From a cost standpoint, product placement has a low cost per viewer of impressions. A primary advantage is that the impressions do not stop with the movie. After the movie has played in theaters it goes to DVD movie rentals, to pay-per-view television, then to the movie channels on television. Branded entertainment is the integration of the entertainment and advertising by embedding the brand into the storyline of the movie, TV show, or other entertainment medium. The use of branded entertainment increased sharply with the rise of TV reality shows. It is also now found in novels, plays, songs and movies. For successful product placement and branded entertainment, choosing the right media is important.

It helps when other promotional materials are produced that reinforce or remind individuals of the brand and even the placement. Product placement and branded entertainment work because there is no call to action, so consumers tend to have a positive attitude towards the brand. Some consumers are more receptive than others. People ages 15 to 34 are more likely to notice product placements and be more receptive to them. Sometimes product placements allow companies to bypass regulations and get their products in front of their intended audience. Reasons for increased spending: * Appeal stronger in non-advertising context * Perception of what others think is important * Provides post-purchase reassurance * Reach individuals who place little value on brands . How have in store marketing and point-of-purchase displays evolved into even more effective communications and sales tools? Store marketing point: The in-store shopping experience has a major impact on purchase decisions. It is the “make or break” time in terms of a decision to purchase a particular brand. In-store advertising seeks to engage customers. The most engaging forms of advertising are end-aisle displays and merchandise displays. The least engaging are ceiling banners and overhead mobiles. Using color, light, sound, taste, and smell increases engagement.
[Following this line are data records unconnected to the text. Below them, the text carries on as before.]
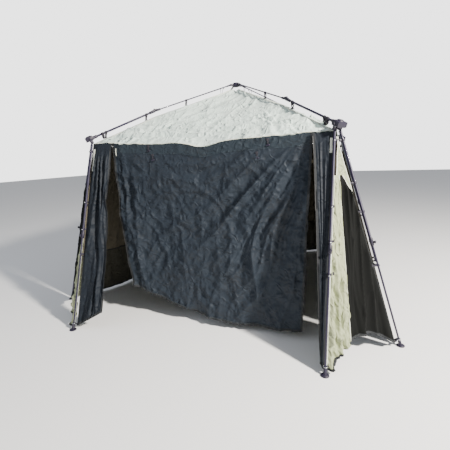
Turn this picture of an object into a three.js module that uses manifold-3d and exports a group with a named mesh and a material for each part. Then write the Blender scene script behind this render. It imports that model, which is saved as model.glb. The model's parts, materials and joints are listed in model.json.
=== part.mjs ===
// A screen house 12 ft (3658 mm) square over its feet. Four roof arms fold down from a crown,
// each arm has an elbow, and each corner hub carries two splayed telescopic legs. The fabric
// hangs inside and below the poles: a canopy, three walls, four corner panels, two front strips
// and a slack front curtain. Millimetres, +Z up, the front faces -Y, and the origin is on the
// ground under the crown.

import * as THREE from "three";
import { mergeVertices } from "three/addons/utils/BufferGeometryUtils.js";
import Module from "manifold-3d";

const wasm = await Module();
wasm.setup();

// ---------------------------------------------------------------- driving dimensions
const FOOTPRINT = 3658; // 12 ft, from the left feet to the right feet
const HUB_HALF = 1250; // the corner hubs stand on a square with this half side
const HUB_Z = 1900; // height of a roof tube's axis at its corner hub
const CROWN_PIN_Z = 2540; // height of the crown's four hinge pins
const CROWN_PIN_R = 70; // their distance from the centre line
const FOOT_FAR = FOOTPRINT / 2; // a foot's larger and smaller distance from the centre planes
const FOOT_NEAR = 1225;

const ROD_R = 7; // upper roof member, a glass-fibre rod
const TUBE_R = 11; // lower roof member and upper leg, steel tube
const LOWER_LEG_R = 8.5; // lower leg, which slides in the upper one
const BORE_R = 9.2; // inside of the upper leg
const GAP = 0.3; // running and seating clearance

const ELBOW_FROM_HUB = 780; // along the straight line from corner hub to crown
const ELBOW_ARCH = 33; // how far the arm arches above that line at the elbow
const ELBOW_PIN_LIFT = 17; // the elbow's pin stands this far above the tubes' axes
const LEG_PIN_DROP = 38; // a leg's pin hangs this far under the roof tube's axis
const LEG_PIN_SIDE = 26; // and this far to either side of it
const LEG_SPLIT = 1020; // from a leg's pin to the mouth of its upper tube
const FOLDED_SPLAY = 0.02; // share of its length by which a folded leg still leans aside
const LEG_OVERLAP = 120; // lower leg inside the upper leg when it stands at full height

const EAVE_HALF = 1235; // the canopy's edge is a square with this half side
const CANOPY_DROP = 62; // the canopy's ridges hang this far under the poles
const EAVE_SAG = 40; // the eave's middle hangs this far under its corners
const PANEL_SAG = 25; // a roof panel's middle line hangs this far under a straight line
const CLOTH = 3; // thickness that stands for the cloth

const ROUND = 10; // sides of a tube

// ---------------------------------------------------------------- materials
const finish = (color, roughness, metalness) =>
  new THREE.MeshStandardMaterial({ color, roughness, metalness, side: THREE.DoubleSide });
const MOULDED = finish(0x26232b, 0.55, 0.0);
const STEEL = finish(0x2b2a33, 0.4, 0.6);
const GLASS_FIBRE = finish(0x33303d, 0.5, 0.0);
const ROOF_CLOTH = finish(0xe3efe4, 0.85, 0.0);
const WALL_CLOTH = finish(0x3a4a52, 0.9, 0.0);
const CORNER_CLOTH = finish(0xd5dac2, 0.9, 0.0);

// ---------------------------------------------------------------- solids
const v3 = (x, y, z) => new THREE.Vector3(x, y, z);

function solidOf(geometry) {
  const bare = geometry.clone();
  bare.deleteAttribute("normal");
  bare.deleteAttribute("uv");
  const merged = mergeVertices(bare, 1e-4);
  const mesh = new wasm.Mesh({
    numProp: 3,
    vertProperties: merged.attributes.position.array,
    triVerts: new Uint32Array(merged.index.array),
  });
  return new wasm.Manifold(mesh);
}

function geometryOf(solid) {
  const mesh = solid.getMesh();
  const geometry = new THREE.BufferGeometry();
  geometry.setAttribute("position", new THREE.BufferAttribute(mesh.vertProperties, 3));
  geometry.setIndex(new THREE.BufferAttribute(mesh.triVerts, 1));
  return geometry;
}

function join(...geometries) {
  return geometryOf(geometries.map(solidOf).reduce((a, b) => a.add(b)));
}

function cut(geometry, ...tools) {
  return geometryOf(tools.map(solidOf).reduce((a, b) => a.subtract(b), solidOf(geometry)));
}

// A cylinder, or a cone with a second radius, between two points.
function rod(from, to, radius, sides = ROUND, endRadius = radius) {
  const along = to.clone().sub(from);
  const geometry = new THREE.CylinderGeometry(endRadius, radius, along.length(), sides);
  const turn = new THREE.Quaternion().setFromUnitVectors(v3(0, 1, 0), along.clone().normalize());
  geometry.applyQuaternion(turn);
  const middle = from.clone().add(to).multiplyScalar(0.5);
  return geometry.translate(middle.x, middle.y, middle.z);
}

// The radius of a bore whose flats clear a shaft.
const boreFor = (shaft, sides = ROUND) => (shaft + GAP) / Math.cos(Math.PI / sides);

function block(low, high) {
  const size = high.clone().sub(low);
  const middle = high.clone().add(low).multiplyScalar(0.5);
  return new THREE.BoxGeometry(size.x, size.y, size.z).translate(middle.x, middle.y, middle.z);
}

// A block with its long edges rounded, lying along X.
function softBlock(low, high, radius) {
  const [y0, y1, z0, z1] = [low.y, high.y, low.z, high.z];
  const outline = new THREE.Shape();
  outline.moveTo(y0 + radius, z0);
  outline.lineTo(y1 - radius, z0);
  outline.quadraticCurveTo(y1, z0, y1, z0 + radius);
  outline.lineTo(y1, z1 - radius);
  outline.quadraticCurveTo(y1, z1, y1 - radius, z1);
  outline.lineTo(y0 + radius, z1);
  outline.quadraticCurveTo(y0, z1, y0, z1 - radius);
  outline.lineTo(y0, z0 + radius);
  outline.quadraticCurveTo(y0, z0, y0 + radius, z0);
  const depth = high.x - low.x;
  const geometry = new THREE.ExtrudeGeometry(outline, {
    depth,
    bevelEnabled: false,
    curveSegments: 2,
  });
  const turn = new THREE.Matrix4().makeBasis(v3(0, 1, 0), v3(0, 0, 1), v3(1, 0, 0));
  return geometry.applyMatrix4(turn).translate(low.x, 0, 0);
}

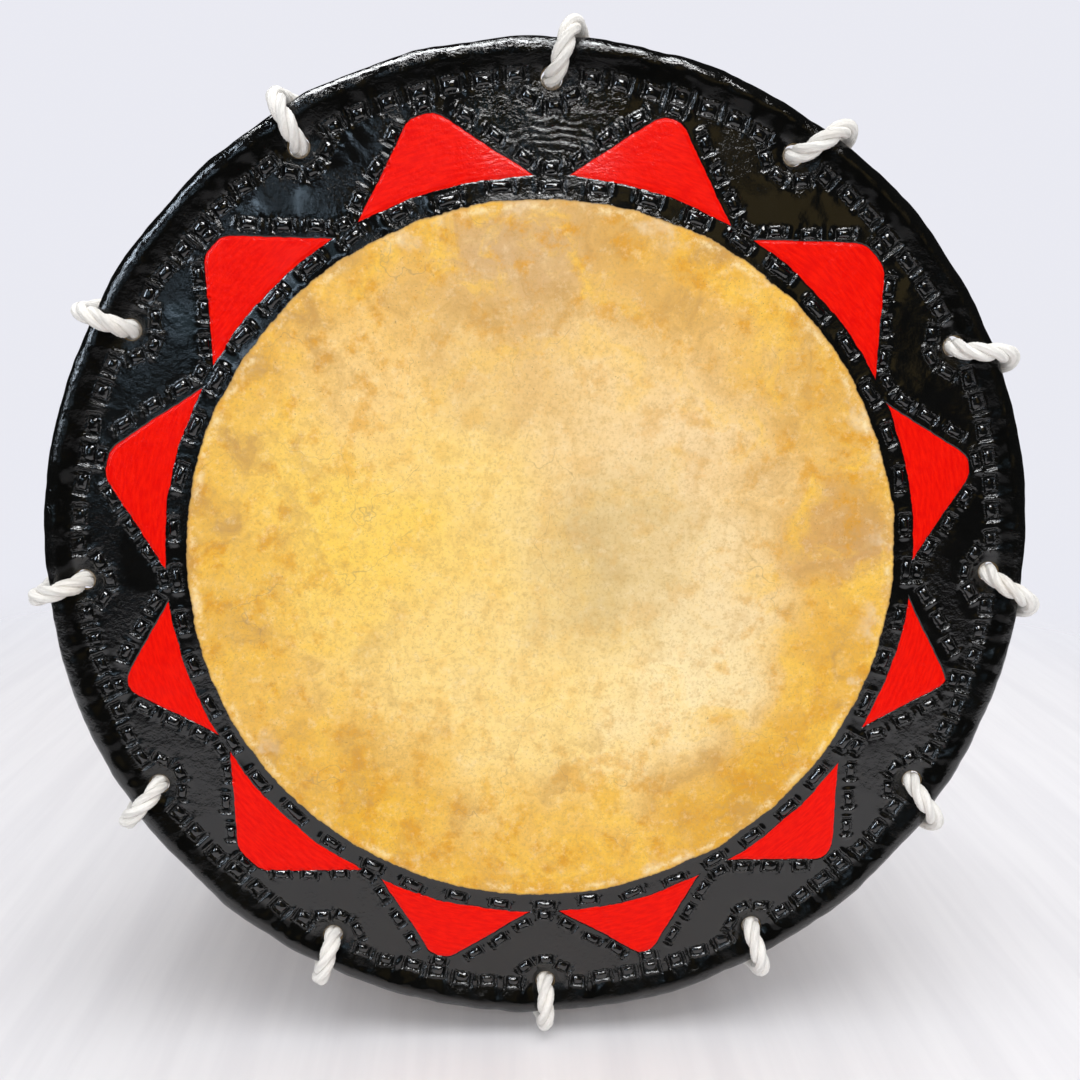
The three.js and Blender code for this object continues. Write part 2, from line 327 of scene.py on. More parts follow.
def skin_colour(n, face, edge, flip):
    """Natural hide: pale in the middle and amber towards the edge, with worn, greyer and darker
    areas, mottling, specks and veins. The edge value grows from nothing to one near the rim, and
    flip is 1, or -1 for a hide with its areas the other way round."""
    wander = n.node("ShaderNodeTexNoise", {"Vector": face, "Scale": 1 / (40 * MM), "Detail": 5.0})
    shift = n.vmath("SUBTRACT", wander.outputs["Color"], (0.5, 0.5, 0.5))
    moved = n.vmath("MULTIPLY_ADD", shift, (85 * MM, 0.0, 85 * MM), face)
    cloud = n.noise(face, 13 * MM, 6, 0.66)
    middle = (-0.06 * HEAD_RADIUS, -HALF_SPAN, -0.04 * HEAD_RADIUS)
    away = n.distance(moved, middle)
    away = n.plus(away, n.times(n.minus(cloud, 0.5), 140 * MM))
    pale, amber = rgb(0.95, 0.69, 0.27), rgb(0.80, 0.43, 0.055)
    colour = n.mix(n.ramp(away, 0.30 * HEAD_RADIUS, 0.74 * HEAD_RADIUS), pale, amber)
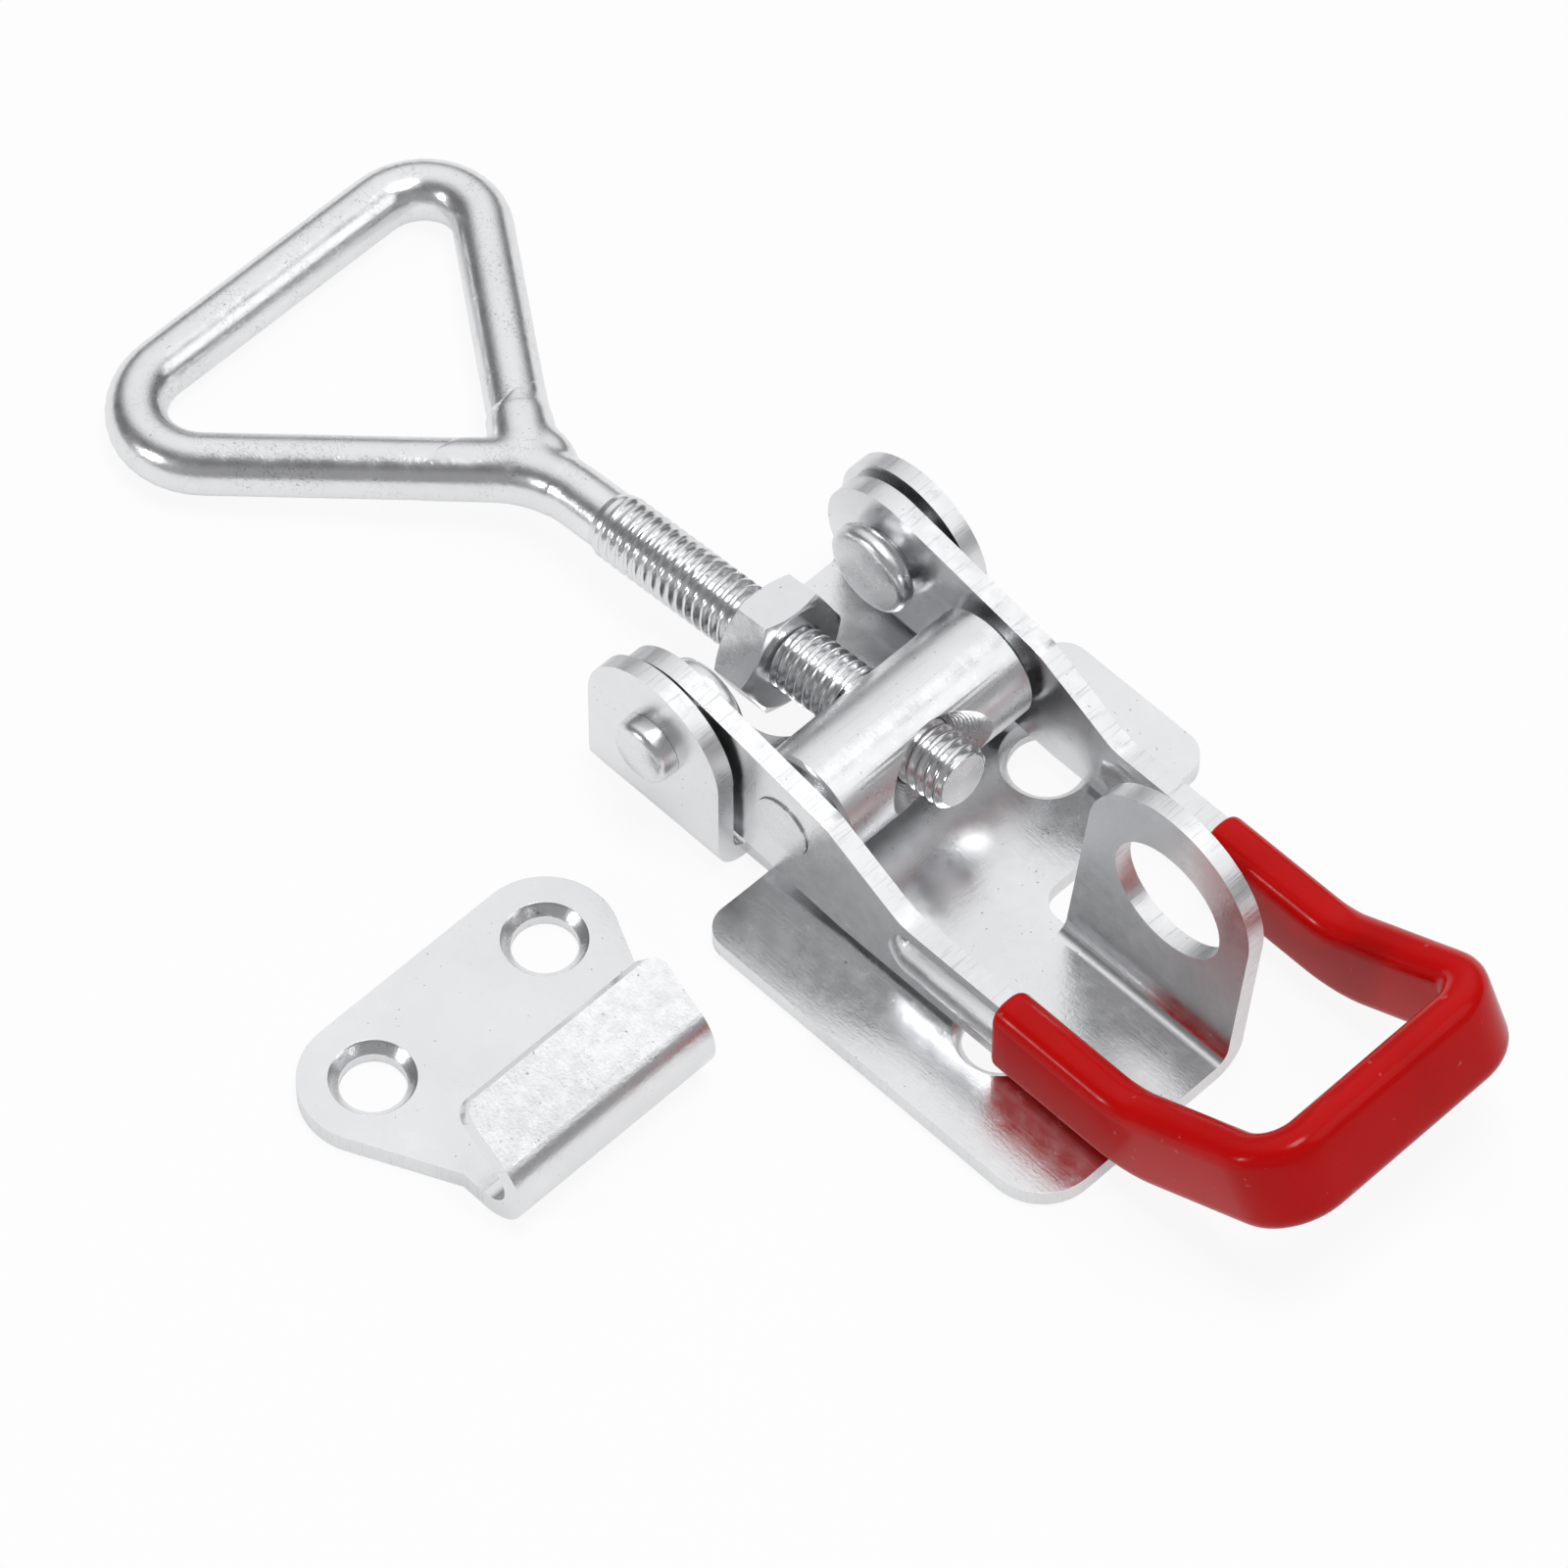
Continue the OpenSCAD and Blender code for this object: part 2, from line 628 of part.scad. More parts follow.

Effective point-of-purchase: * Integrate the brand’s image into the display. Integrate the display with current advertising and promotions. * Make the display dramatic to get attention. * Keep the color of the display down so the product and signage stand out. * Make the display versatile so it can be easily adapted by retailers. * Make the display re-usable and easy to assemble. * Make the display easy to stock. * Customize the display to fit the retailer’s store. 4. How can brand communities enhance brand loyalty and devotion? Brand communities are the ultimate in brand loyalty and brand devotion. It offers symbolic meaning and provides for interaction between the brand, consumers, and companies that participate. People join because they have shared values and experiences.

Brand communities cannot be created by brands or companies. It has to be customer driven. But, brands can enhance the community and provide a richer brand community experience. Reasons: People join a brand community as an affirmation of their buying decision. It provides social identity and bond with fellow brand owners. They can swap stores, swap advice and provide help to each other and to new members. It provides a venue for feedback and new ideas. Ways to enhance a brand community: * Create benefits to encourage new customers to join. * Provide materials not available anywhere else. * Involve firm representatives in the groups. * Sponsor special events and regular meetings. Promote communications among members. * Build a strong brand reputation. 5. What methods are used to adapt alternative marketing programs to international marketing efforts? Companies can enhance a brand community. Companies can create benefits for individuals to encourage them to participate and join in the brand community. Materials and items not available to the public can be provided to members. Representatives from the firm can become involved and sponsor events and meetings. They can encourage and provide an avenue for members to communicate with each other. It is also important for the company to continue its strong brand name and maintain its reputation.